North Korean leader Kim Jong-un rides a ski lift at the Masikryong Ski Resort. (Yonhap) North Korean leader Kim Jong-un rides a ski lift at the Masikryong Ski Resort. (Yonhap)

The three-day trip comes on the heels of a North Korean inspection team’s visit to South Korea to look at potential venues for its art troupe’s performances.

The South’s delegation will be headed by Lee Joo-tae, director-general for inter-Korean exchange and cooperation at the Ministry of Unification. The South Korean team will make a three-day visit to the Kumgangsan area and Masikryong Ski Resort, both in the east of North Korea.

They will cross the border via a land route in the eastern region, which has been in disuse since October 2015. It was last used for an event for the reunion of separated families from the 1950-1953 Korean War.

The first stop will be Kumkangsan where they will check a concert hall and other facilities for the joint cultural event.

The event is expected to be held at a cultural center in the area.

Cross-border tour programs to the mountain were suspended in 2008 after a North Korean soldier fatally shot a South Korean tourist. Tours were first launched in 1998.
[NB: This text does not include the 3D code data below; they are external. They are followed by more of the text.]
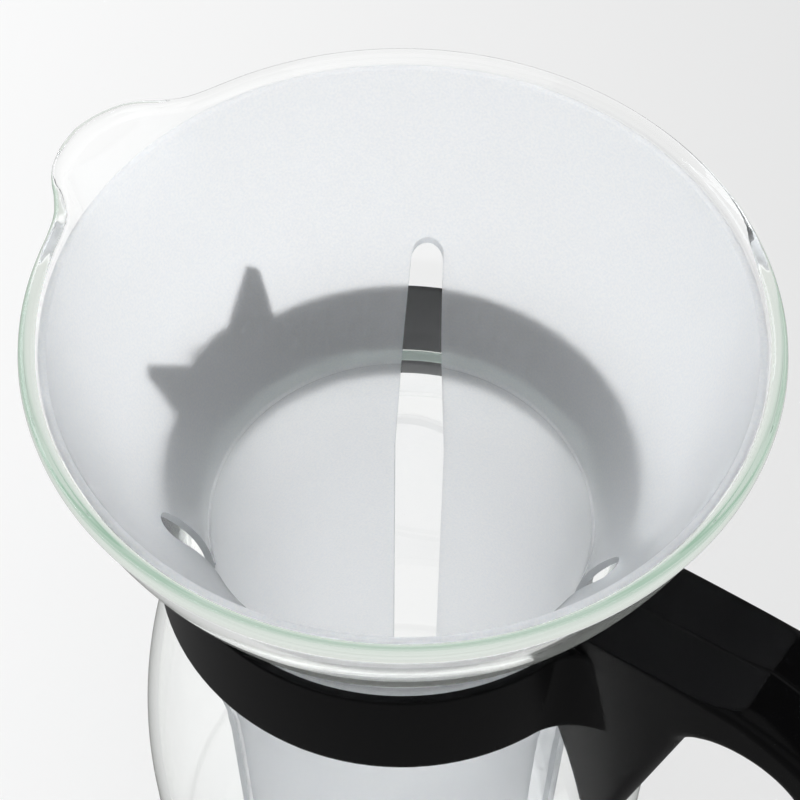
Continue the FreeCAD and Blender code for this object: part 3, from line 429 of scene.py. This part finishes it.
LOW = (WAIST_R + LOW_CURVE, WAIST_Z)
HIGH = (WAIST_R + HIGH_CURVE, WAIST_Z)
BOWL = tangent_centre(LIP, BOWL_CURVE, HIGH, HIGH_CURVE)
SHOULDER_REACH = LOW_CURVE + SHOULDER_CURVE
SHOULDER_R = BODY_R - SHOULDER_CURVE
SHOULDER = (SHOULDER_R, WAIST_Z - math.sqrt(SHOULDER_REACH ** 2 - (LOW[0] - SHOULDER_R) ** 2))


def glass_skin(inset, base_z):
    """The jug's profile from the middle of its base to the bead, moved in by inset."""
    corner = BASE_CORNER - inset
    flat_r = BODY_R - BASE_CORNER
    body = BODY_R - inset
    body_z = base_z + corner
    points = [(flat_r * share, base_z) for share in BASE_RINGS]
    points += arc((flat_r, body_z), corner, (flat_r, base_z), (body, body_z), CORNER_STEPS)
    points += [(body, body_z + (SHOULDER[1] - body_z) * k / BODY_STEPS)
               for k in range(1, BODY_STEPS)]
    low_joint = between(LOW, SHOULDER, (LOW_CURVE + inset) / SHOULDER_REACH)
    high_joint = between(HIGH, BOWL, (HIGH_CURVE + inset) / (HIGH_CURVE + BOWL_CURVE))
    points += arc(SHOULDER, SHOULDER_CURVE - inset, (body, SHOULDER[1]), low_joint, SHOULDER_STEPS)
    waist = (WAIST_R - inset, WAIST_Z)
    points += arc(LOW, LOW_CURVE + inset, low_joint, waist, LOW_STEPS)[1:]
    points += arc(HIGH, HIGH_CURVE + inset, waist, high_joint, HIGH_STEPS)[1:]
    curve, top_z = BOWL_CURVE - inset, LIP[1] - SKIN_DROP
    top = (BOWL[0] + math.sqrt(curve ** 2 - (top_z - BOWL[1]) ** 2), top_z)
    points += arc(BOWL, curve, high_joint, top, BOWL_STEPS)[1:]
    return points


def spout_share(z):
    """How much of the spout is left at a height: all at the lip, none a spout's length below."""
    t = min(max((z - (RIM_Z - SPOUT_LENGTH)) / SPOUT_LENGTH, 0.0), 1.0)
    return t ** 2 * (3 - 2 * t) * SPOUT_SOFT_SHARE + t ** 3 * (1 - SPOUT_SOFT_SHARE)


def spout_shape(r, z, angle):
    """Move a point of the jug outward by what the spout, on the -X side, asks for."""
    off = abs(math.degrees(angle) - 180.0)
    reach = float(np.interp(off, *zip(*SPOUT_OUTLINE)))
    return r + reach * spout_share(z), z


def bead_arc(outer_end, inner_end):
    """The rim's bead, from the outer skin over the top to the inner one."""
    centre = (RIM_R - BEAD_R, RIM_Z - BEAD_R)
    start = math.atan2(outer_end[1] - centre[1], outer_end[0] - centre[0])
    finish = math.atan2(inner_end[1] - centre[1], inner_end[0] - centre[0]) % TAU
    return [(centre[0] + BEAD_R * math.cos(a), centre[1] + BEAD_R * math.sin(a))
            for a in np.linspace(start + BEAD_TRIM, finish - BEAD_TRIM, BEAD_STEPS)]


def make_glass():
    outer = ribbed(glass_skin(0.0, 0.0), BAND_Z, BAND_RIB, BAND_RIB_WIDTH)
    inner = glass_skin(GLASS_WALL, BASE_THICKNESS)
    points = outer + bead_arc(outer[-1], inner[-1]) + inner[::-1]
    obj = lathe("glass_jug", points, shape=spout_shape)
    dress(obj, clear_glass())
    obj.data.materials.append(band_painted_glow())
    # the waist band's outer faces get the painted green glow
    low, high = BAND_Z
    for poly in obj.data.polygons:
        r = math.hypot(poly.center.x, poly.center.y)
        if low * MM < poly.center.z < high * MM and r > (WAIST_R - BAND_SKIN) * MM:
            poly.material_index = 1
    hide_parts("glass_server")
    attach(obj, "server")


# ---------------------------------------------------------------- ice strainer

def strainer_skin(inset):
    """The strainer's profile from the middle of its foot to its top, moved in by inset."""
    curve = BOWL_CURVE - GLASS_WALL - STRAINER_GAP
    hang_r = TUBE_R + TUBE_CURVE
    reach = TUBE_CURVE + curve
    hang = (hang_r, BOWL[1] - math.sqrt(reach ** 2 - (hang_r - BOWL[0]) ** 2))
    joint = between(hang, BOWL, (TUBE_CURVE + inset) / reach)
    top_r = BOWL[0] + math.sqrt((curve - inset) ** 2 - (STRAINER_TOP - BOWL[1]) ** 2)
    flat_r = FOOT_R - FOOT_CORNER
    foot = (flat_r, FOOT_Z + FOOT_CORNER)
    low = FOOT_Z + inset
    tube_low, tube_high = (FOOT_R - inset, foot[1]), (TUBE_R - inset, hang[1])
    points = [(flat_r * share, low) for share in FOOT_RINGS]
    points += arc(foot, FOOT_CORNER - inset, (flat_r, low), tube_low, FOOT_STEPS)
    points += [between(tube_low, tube_high, k / TUBE_STEPS) for k in range(1, TUBE_STEPS)]
    points += arc(hang, TUBE_CURVE + inset, tube_high, joint, HANG_STEPS)
    points += arc(BOWL, curve - inset, joint, (top_r, STRAINER_TOP), BOWL_STEPS)[1:]
    return points


def slot_outline():
    """Edge of one slot as (across, height), anticlockwise from its low end."""
    low = half_circle(SLOT_LOW + SLOT_HALF, SLOT_HALF, -math.pi, SLOT_STEPS)
    high = half_circle(SLOT_TOP - SLOT_TOP_HALF, SLOT_TOP_HALF, 0.0, SLOT_STEPS)
    return low + [(SLOT_HALF, SLOT_FULL)] + high + [(-SLOT_HALF, SLOT_FULL)]


def drain_outline():
    """Edge of one drain in the strainer's floor as (across, out from the axis)."""
    near = half_circle(DRAIN_INNER + DRAIN_HALF, DRAIN_HALF, math.pi, DRAIN_STEPS)
    return near + half_circle(DRAIN_OUTER - DRAIN_HALF, DRAIN_HALF, 0.0, DRAIN_STEPS)


def make_strainer():
    outer = strainer_skin(0.0)
    inner = ribbed(strainer_skin(STRAINER_WALL), (SEAT_Z,), -SEAT_RIB, SEAT_WIDTH)
    lip = [between(outer[-1], inner[-1], share) for share in (0.25, 0.5, 0.75)]
    lip = [(r, z + STRAINER_CROWN) for r, z in lip]
    obj = lathe("ice_strainer_frosted", outer + lip + inner[::-1])
    dress(obj, frosted_plastic())
    edge = frosted_edge()
    for k in range(SLOT_COUNT):
        cutter = prism("slot_cutter", slot_outline(), *SLOT_CUT, edge)
        cutter.data.transform(Matrix.Rotation(TAU * k / SLOT_COUNT, 4, "Z"))
        cut(obj, cutter)
    upright = Matrix.Rotation(TAU / 4, 4, "Y")
    for k in range(DRAIN_COUNT):
        cutter = prism("drain_cutter", drain_outline(), -(FOOT_Z + FOOT_CORNER),
                       -(FOOT_Z - DRAIN_CLEAR), edge)
        cutter.data.transform(Matrix.Rotation(TAU * k / DRAIN_COUNT, 4, "Z") @ upright)
        cut(obj, cutter)
    smooth(obj, STRAINER_CREASE)
    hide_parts("ice_strainer")
    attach(obj, "strainer")


# ---------------------------------------------------------------- floor, light and camera

def add_stage():
    """Pale floor that glows with painted light, which falls off a little to the right; it keeps a
    faint shadow, shows pale through glass and is painted darker where it is mirrored."""
    bpy.ops.mesh.primitive_plane_add(size=FLOOR_SIZE, location=(0, 0, 0))
    floor = bpy.context.object
    floor.name = "floor"
    mat, tree, shader = principled("floor_white", FLOOR_COLOUR, FLOOR_ROUGHNESS)
    path = light_path(tree)
    place = coordinate(tree, "Object")
    # painted light, falling off towards the right and evening out far off
    near = map_range(tree, vector_value(tree, "DOT_PRODUCT", place, FALL_HEADING),
                     FALL_SPAN, FALL_LEVELS)
    level = map_range(tree, vector_value(tree, "LENGTH", place),
                      FAR_SPAN, (near, FAR_LEVEL), "SMOOTHSTEP")
    # a ray that went through glass counts as glossy too, so only the rest of them are mirrored
    mirrored = math_node(tree, "GREATER_THAN", path["Is Glossy Ray"], path["Is Transmission Ray"])
    # painted reflection: mirrored rays see the floor painted much darker than it glows
    kept = math_node(tree, "SUBTRACT", 1.0, math_node(tree, "MULTIPLY", mirrored, MIRROR_PAINTED_DIMMING))
    level = math_node(tree, "MULTIPLY", level, kept)
    glow = tree.nodes.new("ShaderNodeEmission")
    feed(tree, glow.inputs["Strength"],
         math_node(tree, "MULTIPLY", level, through_gain(tree, path)))
    share = math_node(tree, "MULTIPLY", path["Is Camera Ray"], FLOOR_GLOW)
    for whole in (mirrored, path["Is Transmission Ray"]):
        share = math_node(tree, "MAXIMUM", share, whole)
    mix = tree.nodes.new("ShaderNodeMixShader")
    for socket, value in zip(mix.inputs, (share, shader.outputs["BSDF"], glow.outputs["Emission"])):
        feed(tree, socket, value)
    feed(tree, tree.nodes["Material Output"].inputs["Surface"], mix.outputs["Shader"])
    floor.data.materials.append(mat)


def add_world():
    """Even pale light all round, which surfaces mirror as grey at the sides and dark overhead."""
    world = bpy.data.worlds.new("studio")
    bpy.context.scene.world = world
    world.use_nodes = True
    tree = world.node_tree
    back = tree.nodes["Background"]
    feed(tree, back.inputs["Color"], SKY_COLOUR)
    path = light_path(tree)
    shine = map_range(tree, coordinate(tree, "Generated", "Z"),
                      SHINE_SPAN, SHINE_LEVELS, "SMOOTHSTEP")
    light = mix_node(tree, "FLOAT", path["Is Glossy Ray"], SKY_LEVEL, shine)
    seen = math_node(tree, "MAXIMUM", path["Is Camera Ray"], path["Is Transmission Ray"])
    feed(tree, back.inputs["Strength"],
         mix_node(tree, "FLOAT", seen, light, through_gain(tree, path)))


def add_lamp(name, place, target, size, power, colour=(1, 1, 1)):
    data = bpy.data.lights.new(name, "AREA")
    data.shape = "RECTANGLE"
    data.size, data.size_y = size
    data.energy = power
    data.color = colour
    lamp = bpy.data.objects.new(name, data)
    lamp.location = place
    aim = Vector(target) - Vector(place)
    lamp.rotation_euler = aim.to_track_quat("-Z", "Y").to_euler()
    bpy.context.scene.collection.objects.link(lamp)


def add_camera():
    """Camera at the photograph's place, which was solved from the rims and the handle."""
    data = bpy.data.cameras.new("camera")
    data.lens = LENS
    data.sensor_width = SENSOR
    data.sensor_fit = "HORIZONTAL"
    camera = bpy.data.objects.new("camera", data)
    heading, dip, roll = map(math.radians, (CAMERA_HEADING, CAMERA_DIP, CAMERA_ROLL))
    forward = Vector((math.cos(heading) * math.cos(dip), math.sin(heading) * math.cos(dip),
                      -math.sin(dip)))
    level = forward.cross(Vector((0, 0, 1))).normalized()
    rise = level.cross(forward)
    right = level * math.cos(roll) + rise * math.sin(roll)
    up = rise * math.cos(roll) - level * math.sin(roll)
    matrix = Matrix((right, up, -forward)).transposed().to_4x4()
    matrix.translation = Vector(CAMERA_PLACE)
    camera.matrix_world = matrix
    bpy.context.scene.collection.objects.link(camera)
    bpy.context.scene.camera = camera


bpy.context.scene.view_settings.view_transform = "Standard"
add_stage()
add_world()
add_lamp("top_light", place=(0.25, -0.45, 1.35), target=(0, 0, 0.15), size=(1.2, 1.2), power=3.0)
add_lamp("left_light", place=(-1.04, -0.18, 0.72), target=(0, 0, 0.18), size=(1.1, 0.5), power=4.2,
         colour=(0.93, 0.965, 1.0))
add_camera()

make_glass()
make_strainer()
BLACK = black_plastic()
for node in ("handle_left", "handle_right"):
    dress(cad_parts[node], BLACK)
    smooth(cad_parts[node], HANDLE_CREASE)
dress(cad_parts["handle_screws"], steel("screw_steel"))
dress(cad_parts["hinge_pin"], steel("pin_steel"))
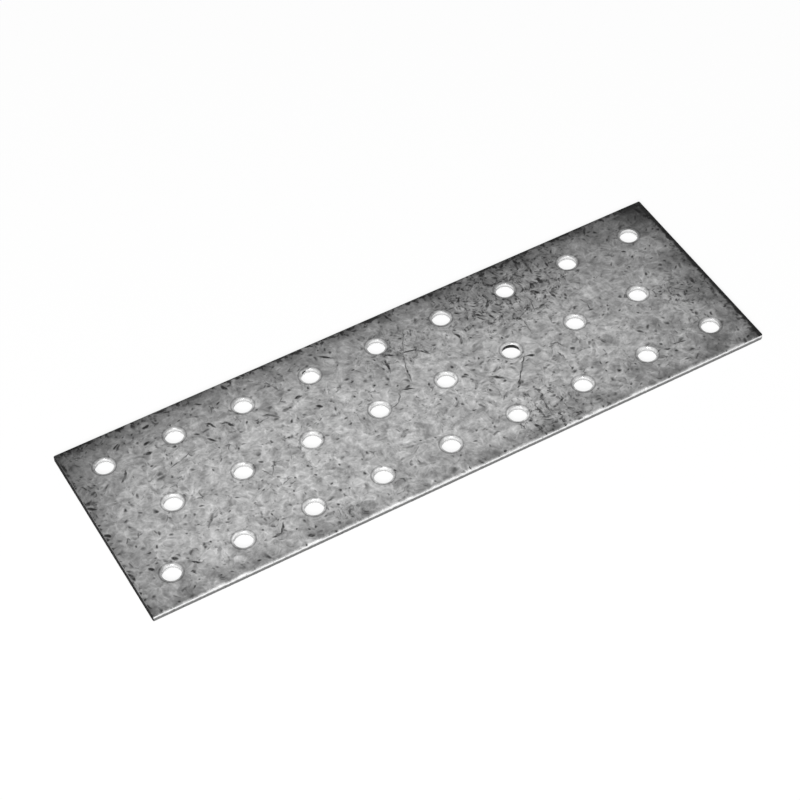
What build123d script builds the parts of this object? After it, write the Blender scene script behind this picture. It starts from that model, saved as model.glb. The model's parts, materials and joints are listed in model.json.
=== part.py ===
"""Mending plate: a flat strip of galvanised steel, punched for nails and screws.

One piece of coated sheet, cropped to length and punched through from above with three rows of
round holes. The middle row is set over by half a pitch, so no two rows split the timber along
the same grain.

Frame: X along the plate, Y across it, Z up. The origin is the centre of the lower face, which
lies on the floor at Z = 0, and the punch came down from above. All sizes are in millimetres.
"""

import os

from build123d import *

# The sheet
plate_length = 180.0
plate_width = 60.0
thickness = 2.0

# The cut outline: nearly sharp corners, an upper rim drawn down by the blade and a lower rim torn
# back where the metal let go
corner_radius = 0.4
rim_roll = 0.3
rim_tear_width = 0.08
rim_tear_depth = 0.35

# The hole pattern: every row has the same pitch, and the two outer rows run parallel to the sides
hole_diameter = 5.0
hole_pitch = 20.0
side_margin = 10.0
least_end_margin = 10.0

# The wall that the punch leaves, from the top down: a shallow dish and a steep shoulder where the
# sheet was drawn in, a straight land that is the true bore, and a torn zone that widens downwards
dish_width = 0.75
dish_depth = 0.20
shoulder_width = 0.15
shoulder_depth = 0.10
land_depth = 0.6
tear_width = 0.2

# Worked out from the sizes above
hole_radius = hole_diameter / 2
outer_row_offset = plate_width / 2 - side_margin
dish_bottom = thickness - dish_depth
land_top = dish_bottom - shoulder_depth
land_bottom = land_top - land_depth
pitches_along = (plate_length - 2 * least_end_margin) / hole_pitch
outer_row_holes = 1 + int(round(pitches_along, 6))
middle_row_holes = outer_row_holes - 1

# The metal that one stroke of the punch takes out: half of its section, turned about its axis
with BuildPart() as slug:
    with BuildSketch(Plane.XZ):
        with BuildLine():
            Polyline(
                (0, 0),
                (hole_radius + tear_width, 0),
                (hole_radius, land_bottom),
                (hole_radius, land_top),
                (hole_radius + shoulder_width, dish_bottom),
                (hole_radius + shoulder_width + dish_width, thickness),
                (0, thickness),
                close=True,
            )
        make_face()
    revolve(axis=Axis.Z)

with BuildPart() as plate:
    # The blank, cropped from the coated strip
    with BuildSketch():
        RectangleRounded(plate_length, plate_width, corner_radius)
    extrude(amount=thickness)

    # Its rims, before any hole is punched
    upper_rim = plate.faces().sort_by(Axis.Z)[-1].edges()
    fillet(upper_rim, radius=rim_roll)
    lower_face = plate.faces().sort_by(Axis.Z)[0]
    chamfer(lower_face.edges(), length=rim_tear_width, length2=rim_tear_depth, reference=lower_face)

    # The two outer rows
    with GridLocations(hole_pitch, 2 * outer_row_offset, outer_row_holes, 2):
        add(slug.part, mode=Mode.SUBTRACT)

    # The middle row, one hole shorter and so half a pitch out of step
    with GridLocations(hole_pitch, 2 * outer_row_offset, middle_row_holes, 1):
        add(slug.part, mode=Mode.SUBTRACT)

plate.part.label = "plate"

os.makedirs("parts", exist_ok=True)
export_step(plate.part, "parts/plate.step")

print(f"{2 * outer_row_holes + middle_row_holes} holes in rows of {outer_row_holes} and {middle_row_holes}")
print(f"plate {plate.part.volume / 1000:.3f} cm3, land from z = {land_bottom:.2f} to {land_top:.2f} mm")
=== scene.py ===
"""Dresses the galvanised mending plate: its punched sheet, its finishes and the studio around it.

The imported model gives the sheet's size and the place of every hole. The sheet is built again here
from those sizes, with the drawn lips, bright lands and torn zones that the shears and the punch
leave, and each zone gets the finish that the real one has.
"""

import json
import logging
import math
from collections.abc import Callable, Sequence
from dataclasses import dataclass, field
from enum import IntEnum
from functools import reduce

import bpy
from mathutils import Matrix, Vector


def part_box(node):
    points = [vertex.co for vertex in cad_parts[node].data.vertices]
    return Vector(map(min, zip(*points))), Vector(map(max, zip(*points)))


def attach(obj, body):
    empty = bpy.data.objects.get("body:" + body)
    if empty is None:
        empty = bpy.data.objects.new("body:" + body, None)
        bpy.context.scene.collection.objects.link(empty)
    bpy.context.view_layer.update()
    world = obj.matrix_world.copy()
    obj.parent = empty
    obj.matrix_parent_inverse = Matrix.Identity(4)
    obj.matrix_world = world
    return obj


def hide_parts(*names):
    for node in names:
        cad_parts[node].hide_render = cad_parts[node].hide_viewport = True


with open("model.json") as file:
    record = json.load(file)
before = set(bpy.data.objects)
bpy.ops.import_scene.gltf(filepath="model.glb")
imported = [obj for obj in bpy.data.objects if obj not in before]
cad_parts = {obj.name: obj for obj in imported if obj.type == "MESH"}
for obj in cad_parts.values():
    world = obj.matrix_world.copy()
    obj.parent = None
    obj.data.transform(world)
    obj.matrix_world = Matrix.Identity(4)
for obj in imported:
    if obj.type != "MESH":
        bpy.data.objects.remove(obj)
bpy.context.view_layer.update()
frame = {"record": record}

MM = 0.001
NODE = "plate"
WHITE = (1.0, 1.0, 1.0, 1.0)

Point = tuple[float, float]
Triple = tuple[float, float, float]


class Zone(IntEnum):
    """The bands of the sheet's surface, by how they were made."""

    FACE = 0
    LIP = 1
    LAND = 2
    TEAR = 3
    ROLL = 4
    SIDE = 5
    SIDE_TEAR = 6
    END = 7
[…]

Masikryong Ski Resort, which was opened in late 2013, will be the next destination. The delegation will check roads and facilities ahead of joint ski training.

The South’s Korea Ski Association hinted that it would send members of the national youth team instead of those competing in the Winter Games.

The three-day visit is also likely to include a trip to Kalma Airport, a military airfield that could be used to transport South Korean ski trainees to the North Korean ski resort. But Seoul’s Unification Ministry said during a regular briefing Monday that it has yet to reach a final agreement on the matter.

Following North Korean leader Kim Jong-un’s New Year’s address that expressed the hope to send a delegation to the PyeongChang Olympics, the two Koreas quickly set up a series of meetings on the North’s participation in the Olympics.

Another North Korean inspection team is slated to cross the border to inspect Olympic stadiums and accommodations on the day the South Korean delegation returns home.